STATED GOAL –
Where a line holds the word "object", copy that line.

DATA SECTION –
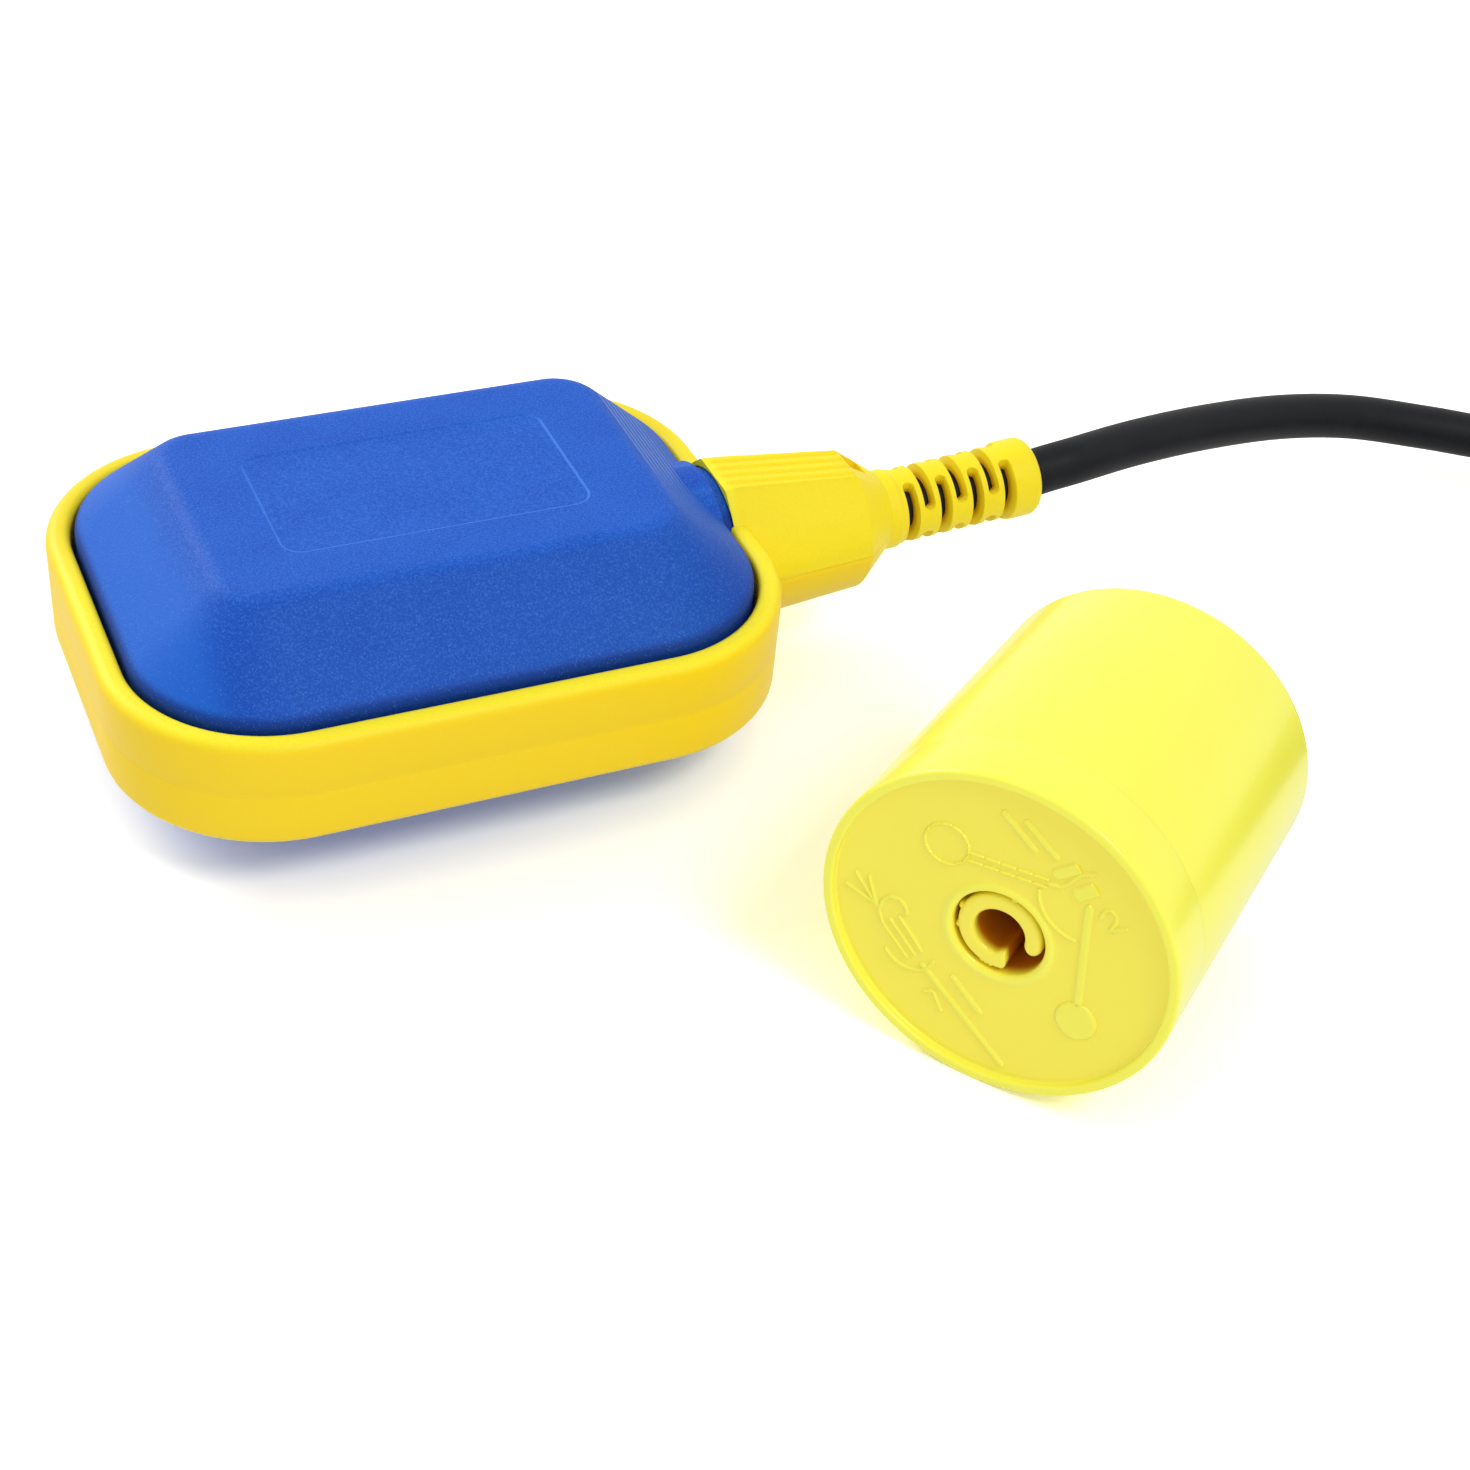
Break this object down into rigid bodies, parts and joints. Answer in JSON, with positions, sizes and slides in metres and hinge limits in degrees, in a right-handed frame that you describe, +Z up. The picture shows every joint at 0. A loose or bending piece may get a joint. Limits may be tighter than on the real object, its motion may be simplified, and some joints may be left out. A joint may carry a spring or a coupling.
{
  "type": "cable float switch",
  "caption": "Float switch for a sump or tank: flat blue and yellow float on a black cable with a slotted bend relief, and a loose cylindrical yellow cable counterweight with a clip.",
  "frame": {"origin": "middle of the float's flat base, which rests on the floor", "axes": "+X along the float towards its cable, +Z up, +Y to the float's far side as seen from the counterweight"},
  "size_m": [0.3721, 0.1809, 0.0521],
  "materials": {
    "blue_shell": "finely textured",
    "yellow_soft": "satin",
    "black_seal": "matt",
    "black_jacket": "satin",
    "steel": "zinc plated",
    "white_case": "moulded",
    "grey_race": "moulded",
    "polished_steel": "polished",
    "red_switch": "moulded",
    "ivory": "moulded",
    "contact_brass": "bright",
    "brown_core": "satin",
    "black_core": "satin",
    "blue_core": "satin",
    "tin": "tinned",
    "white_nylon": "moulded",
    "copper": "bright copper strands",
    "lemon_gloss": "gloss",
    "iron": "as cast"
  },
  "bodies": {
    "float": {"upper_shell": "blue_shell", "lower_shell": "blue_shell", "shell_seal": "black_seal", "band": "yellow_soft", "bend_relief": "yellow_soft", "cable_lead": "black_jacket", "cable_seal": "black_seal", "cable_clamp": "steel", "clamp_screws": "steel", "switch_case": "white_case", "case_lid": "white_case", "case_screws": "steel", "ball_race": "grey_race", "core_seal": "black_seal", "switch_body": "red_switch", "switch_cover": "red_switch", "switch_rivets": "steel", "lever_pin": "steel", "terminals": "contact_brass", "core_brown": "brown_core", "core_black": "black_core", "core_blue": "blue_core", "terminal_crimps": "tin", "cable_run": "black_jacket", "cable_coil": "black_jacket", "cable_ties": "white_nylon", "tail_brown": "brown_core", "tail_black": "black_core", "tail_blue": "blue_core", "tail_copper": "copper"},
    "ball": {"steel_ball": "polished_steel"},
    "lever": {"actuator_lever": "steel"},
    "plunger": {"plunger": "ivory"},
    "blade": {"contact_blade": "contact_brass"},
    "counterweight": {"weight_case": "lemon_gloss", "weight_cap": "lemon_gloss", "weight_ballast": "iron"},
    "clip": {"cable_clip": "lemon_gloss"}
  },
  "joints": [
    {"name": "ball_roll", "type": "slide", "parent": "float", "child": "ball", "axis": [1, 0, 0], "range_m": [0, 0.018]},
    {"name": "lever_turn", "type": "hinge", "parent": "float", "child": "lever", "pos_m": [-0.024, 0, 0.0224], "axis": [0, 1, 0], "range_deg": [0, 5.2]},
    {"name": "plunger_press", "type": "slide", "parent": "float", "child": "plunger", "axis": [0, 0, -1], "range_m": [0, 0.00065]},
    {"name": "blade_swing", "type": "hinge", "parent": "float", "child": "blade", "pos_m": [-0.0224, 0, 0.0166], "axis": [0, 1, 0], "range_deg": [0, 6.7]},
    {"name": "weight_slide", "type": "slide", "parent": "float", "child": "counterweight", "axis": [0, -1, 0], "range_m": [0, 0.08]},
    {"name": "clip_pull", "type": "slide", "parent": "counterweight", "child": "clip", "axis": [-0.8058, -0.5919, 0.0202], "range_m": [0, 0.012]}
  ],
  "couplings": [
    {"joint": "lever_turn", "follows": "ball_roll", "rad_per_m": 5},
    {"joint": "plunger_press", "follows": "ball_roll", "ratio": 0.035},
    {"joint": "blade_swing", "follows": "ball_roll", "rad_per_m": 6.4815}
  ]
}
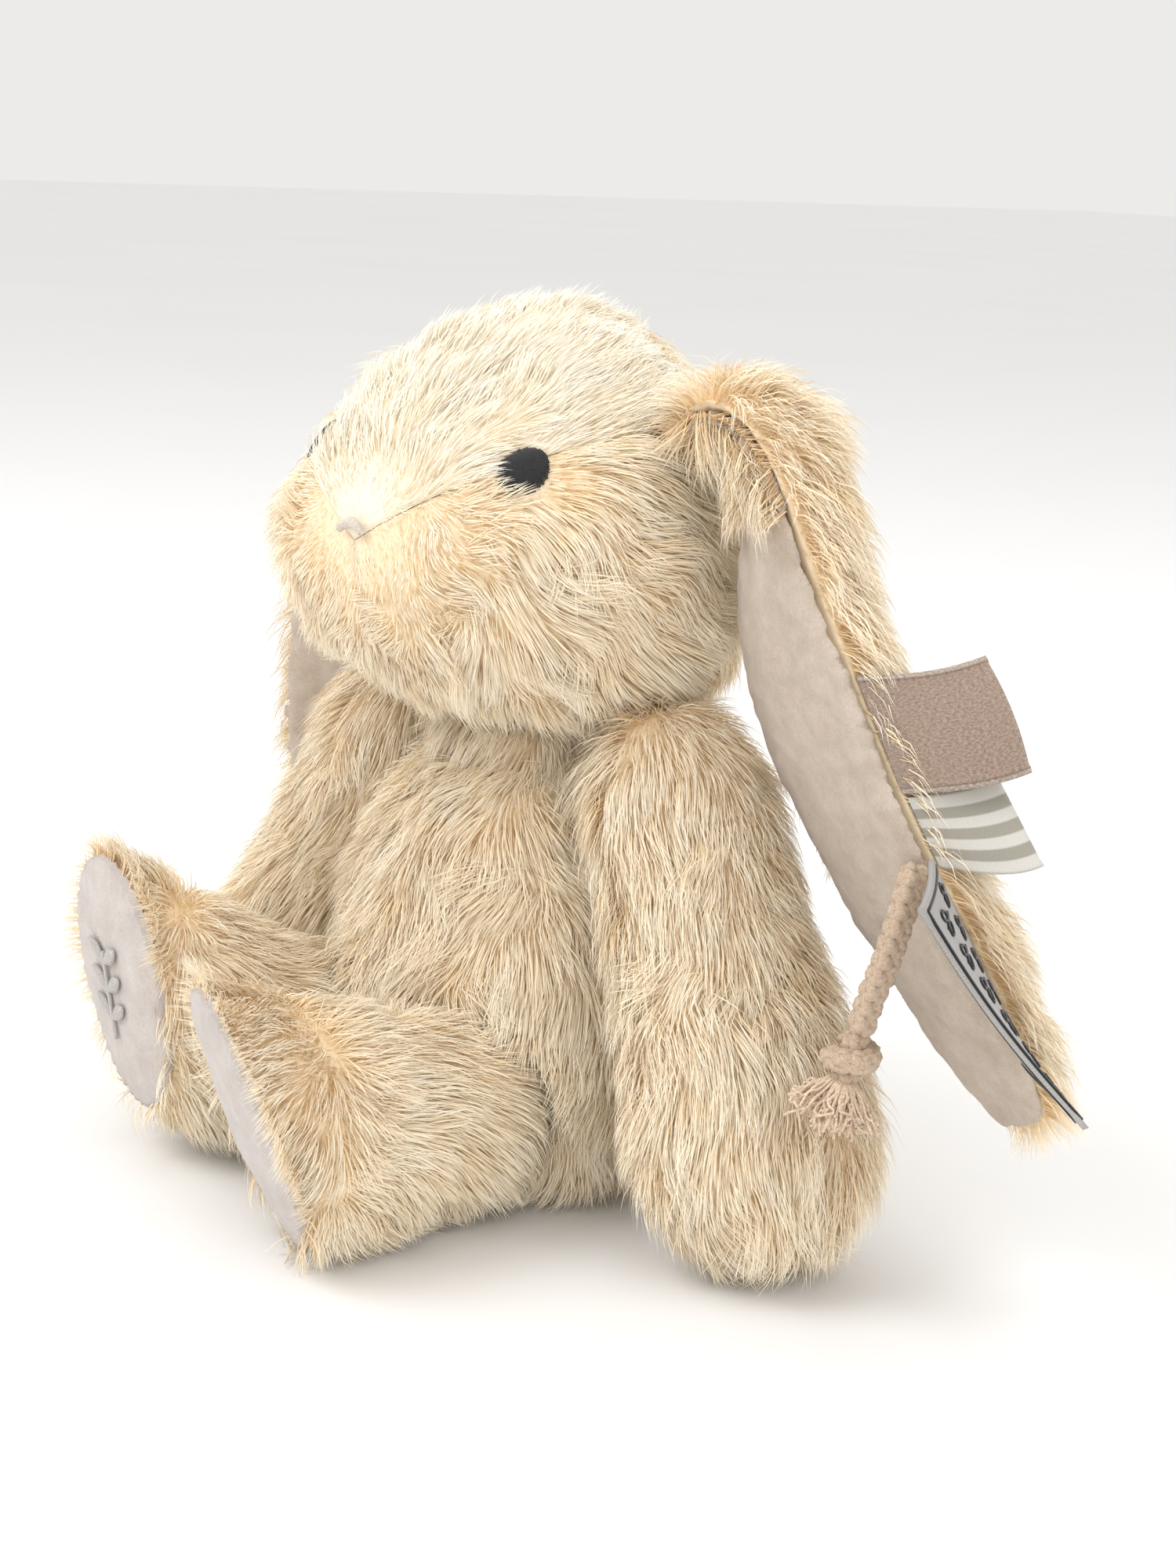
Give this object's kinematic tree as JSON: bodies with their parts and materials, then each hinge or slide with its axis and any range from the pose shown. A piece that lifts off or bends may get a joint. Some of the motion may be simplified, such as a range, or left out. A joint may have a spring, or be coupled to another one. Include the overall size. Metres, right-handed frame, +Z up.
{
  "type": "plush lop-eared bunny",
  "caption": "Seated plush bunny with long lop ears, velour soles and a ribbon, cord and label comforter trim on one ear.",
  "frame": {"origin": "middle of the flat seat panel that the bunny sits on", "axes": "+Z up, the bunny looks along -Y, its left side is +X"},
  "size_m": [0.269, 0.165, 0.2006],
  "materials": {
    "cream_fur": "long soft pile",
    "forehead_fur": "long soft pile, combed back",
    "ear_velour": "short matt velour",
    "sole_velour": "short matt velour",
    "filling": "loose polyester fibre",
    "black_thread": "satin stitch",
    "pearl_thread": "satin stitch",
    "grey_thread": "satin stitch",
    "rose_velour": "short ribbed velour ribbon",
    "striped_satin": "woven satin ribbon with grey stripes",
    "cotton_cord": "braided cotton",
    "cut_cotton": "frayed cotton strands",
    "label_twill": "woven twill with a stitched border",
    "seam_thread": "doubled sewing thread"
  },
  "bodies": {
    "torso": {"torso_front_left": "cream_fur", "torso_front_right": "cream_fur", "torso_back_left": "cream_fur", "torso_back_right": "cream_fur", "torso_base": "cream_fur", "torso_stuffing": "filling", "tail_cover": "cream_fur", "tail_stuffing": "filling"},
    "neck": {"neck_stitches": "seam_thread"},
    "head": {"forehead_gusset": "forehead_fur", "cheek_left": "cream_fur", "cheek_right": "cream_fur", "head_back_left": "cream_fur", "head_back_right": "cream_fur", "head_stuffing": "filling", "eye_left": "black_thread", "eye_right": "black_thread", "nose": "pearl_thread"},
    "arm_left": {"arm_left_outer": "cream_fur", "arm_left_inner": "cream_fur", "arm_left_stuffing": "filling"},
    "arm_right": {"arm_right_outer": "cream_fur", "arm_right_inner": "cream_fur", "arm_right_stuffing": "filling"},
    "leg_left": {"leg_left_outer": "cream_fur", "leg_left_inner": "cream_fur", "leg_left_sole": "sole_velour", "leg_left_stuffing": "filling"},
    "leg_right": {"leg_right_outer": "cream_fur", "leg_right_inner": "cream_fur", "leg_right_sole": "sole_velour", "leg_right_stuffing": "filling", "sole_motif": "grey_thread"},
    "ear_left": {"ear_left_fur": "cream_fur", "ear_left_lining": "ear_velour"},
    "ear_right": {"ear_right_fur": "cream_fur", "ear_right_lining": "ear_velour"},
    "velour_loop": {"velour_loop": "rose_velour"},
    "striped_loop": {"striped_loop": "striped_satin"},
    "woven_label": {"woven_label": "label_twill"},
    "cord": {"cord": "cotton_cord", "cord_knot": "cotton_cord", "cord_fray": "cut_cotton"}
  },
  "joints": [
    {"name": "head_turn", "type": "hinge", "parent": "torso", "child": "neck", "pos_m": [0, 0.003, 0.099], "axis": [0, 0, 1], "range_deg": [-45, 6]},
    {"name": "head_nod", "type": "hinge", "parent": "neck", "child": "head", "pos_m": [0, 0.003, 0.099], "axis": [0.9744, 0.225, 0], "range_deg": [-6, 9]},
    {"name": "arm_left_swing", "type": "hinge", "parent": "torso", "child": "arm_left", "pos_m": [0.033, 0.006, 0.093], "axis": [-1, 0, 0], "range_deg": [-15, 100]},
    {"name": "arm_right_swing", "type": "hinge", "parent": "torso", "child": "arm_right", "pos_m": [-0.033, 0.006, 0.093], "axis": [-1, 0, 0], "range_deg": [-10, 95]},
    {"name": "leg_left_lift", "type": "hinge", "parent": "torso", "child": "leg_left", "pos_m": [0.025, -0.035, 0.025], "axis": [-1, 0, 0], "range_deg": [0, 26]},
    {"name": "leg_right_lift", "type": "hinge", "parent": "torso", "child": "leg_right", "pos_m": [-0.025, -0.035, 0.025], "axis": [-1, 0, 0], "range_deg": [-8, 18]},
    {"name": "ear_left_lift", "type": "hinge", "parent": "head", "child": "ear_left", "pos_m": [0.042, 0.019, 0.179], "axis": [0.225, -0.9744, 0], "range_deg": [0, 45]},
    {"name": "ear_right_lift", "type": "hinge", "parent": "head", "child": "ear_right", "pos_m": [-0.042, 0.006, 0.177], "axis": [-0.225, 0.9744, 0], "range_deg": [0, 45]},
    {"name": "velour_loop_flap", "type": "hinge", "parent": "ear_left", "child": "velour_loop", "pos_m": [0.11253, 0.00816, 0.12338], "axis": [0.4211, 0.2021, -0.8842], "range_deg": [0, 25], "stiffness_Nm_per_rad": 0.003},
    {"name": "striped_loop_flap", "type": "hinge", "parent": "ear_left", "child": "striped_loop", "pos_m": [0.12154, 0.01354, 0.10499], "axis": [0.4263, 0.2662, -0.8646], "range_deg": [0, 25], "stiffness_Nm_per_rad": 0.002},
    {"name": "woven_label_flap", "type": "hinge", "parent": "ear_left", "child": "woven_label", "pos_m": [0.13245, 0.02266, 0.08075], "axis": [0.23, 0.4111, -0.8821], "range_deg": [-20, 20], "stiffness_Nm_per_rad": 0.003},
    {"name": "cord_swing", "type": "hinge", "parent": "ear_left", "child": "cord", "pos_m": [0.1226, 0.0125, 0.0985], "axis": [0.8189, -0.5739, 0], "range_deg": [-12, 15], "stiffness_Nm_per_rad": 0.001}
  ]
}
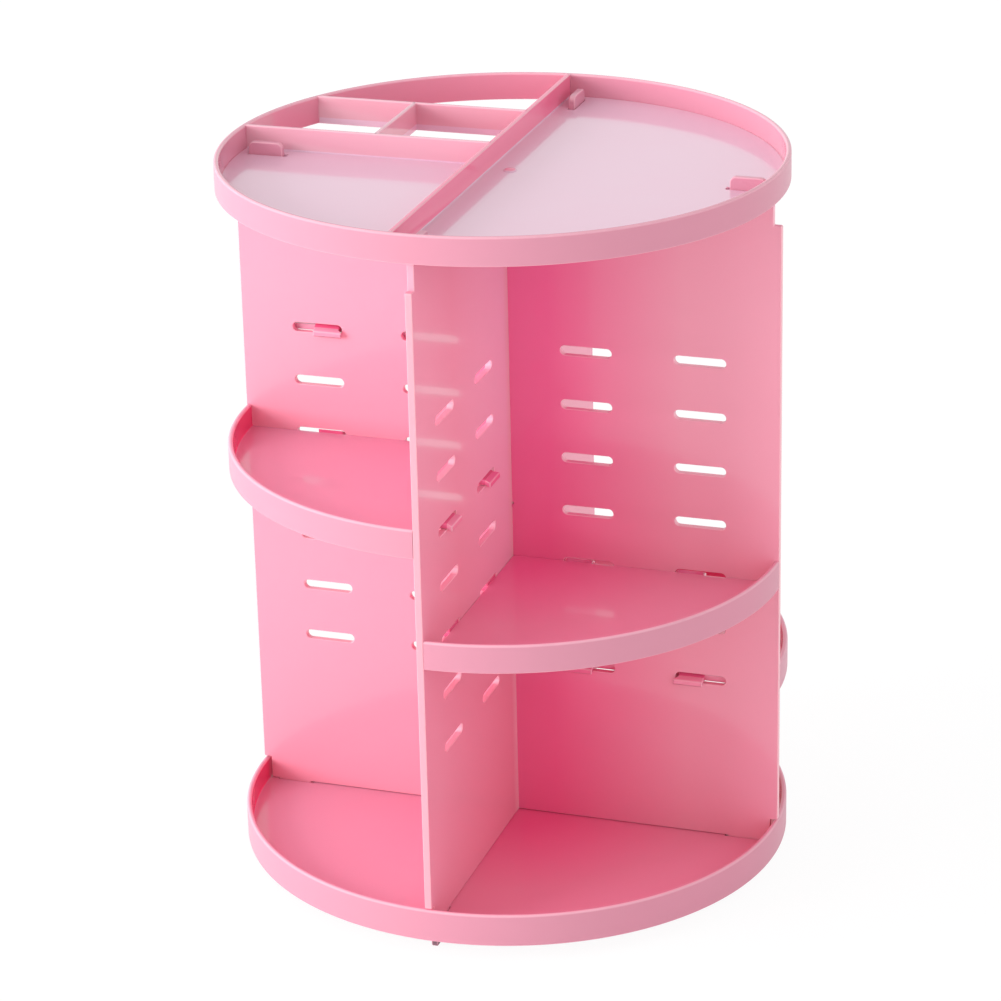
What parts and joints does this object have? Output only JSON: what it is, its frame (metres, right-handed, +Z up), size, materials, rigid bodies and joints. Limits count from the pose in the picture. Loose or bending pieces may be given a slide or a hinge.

FINISHED EXERCISE –
Break this object down into rigid bodies, parts and joints. Answer in JSON, with positions, sizes and slides in metres and hinge limits in degrees, in a right-handed frame that you describe, +Z up. The picture shows every joint at 0. A loose or bending piece may get a joint. Limits may be tighter than on the real object, its motion may be simplified, and some joints may be left out. A joint may carry a spring or a coupling.
Give this object's kinematic tree as JSON: bodies with their parts and materials, then each hinge or slide with its axis and any range from the pose shown. A piece that lifts off or bends may get a joint. Some of the motion may be simplified, such as a range, or left out. A joint may have a spring, or be coupled to another one. Include the overall size. Metres, right-handed frame, +Z up.
What parts and joints does this object have? Output only JSON: what it is, its frame (metres, right-handed, +Z up), size, materials, rigid bodies and joints. Limits count from the pose in the picture. Loose or bending pieces may be given a slide or a hinge.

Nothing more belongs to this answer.